A Coq Formalization of Unification Modulo Exclusive-Or
Yichi Xu, Daniel J. Dougherty, Rose Bohrer
TL;DR
The paper formalizes XOR unification in Coq, addressing unification modulo the XOR theory defined by $\oplus$ and $0$ with associativity, commutativity, identity, and nilpotency. It builds a rewrite-based approach that reduces terms to a canonical list-shaped form and proves soundness, completeness, and termination, with Coq proofs and OCaml extraction. Key contributions include a formal XOR-unification algorithm, machine-checked proofs of MGUnification properties, and a practical pathway to verified implementations for security protocol analysis.

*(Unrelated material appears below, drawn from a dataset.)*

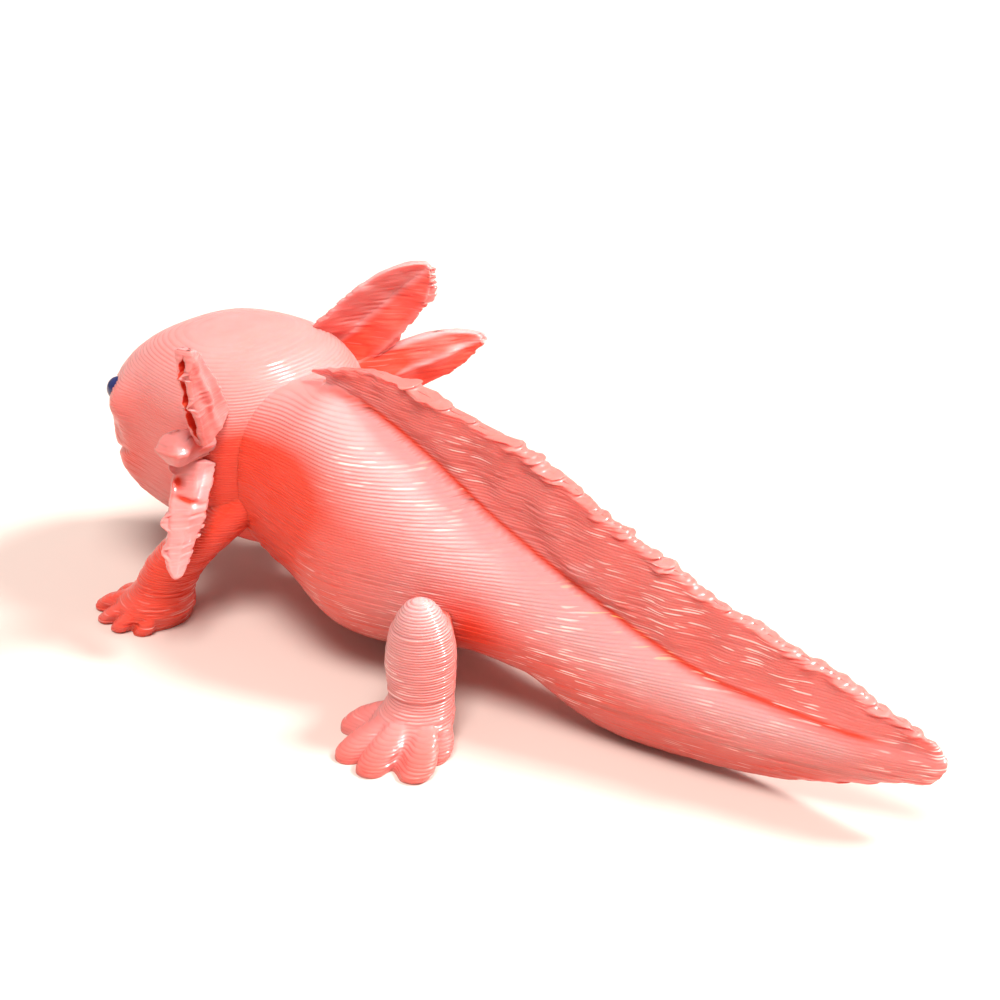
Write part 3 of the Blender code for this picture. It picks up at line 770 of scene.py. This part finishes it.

The work lays a foundation for extending XOR reasoning to uninterpreted and homomorphic functions and for integrating XOR-unification into logic-programming-based security analyses.
Abstract
Equational Unification is a critical problem in many areas such as automated theorem proving and security protocol analysis. In this paper, we focus on XOR-Unification, that is, unification modulo the theory of exclusive-or. This theory contains an operator with the properties Associativity, Commutativity, Nilpotency, and the presence of an identity. In the proof assistant Coq, we implement an algorithm that solves XOR unification problems, whose design was inspired by Liu and Lynch, and prove it sound, complete, and terminating. Using Coq's code extraction capability we obtain an implementation in the programming language OCaml.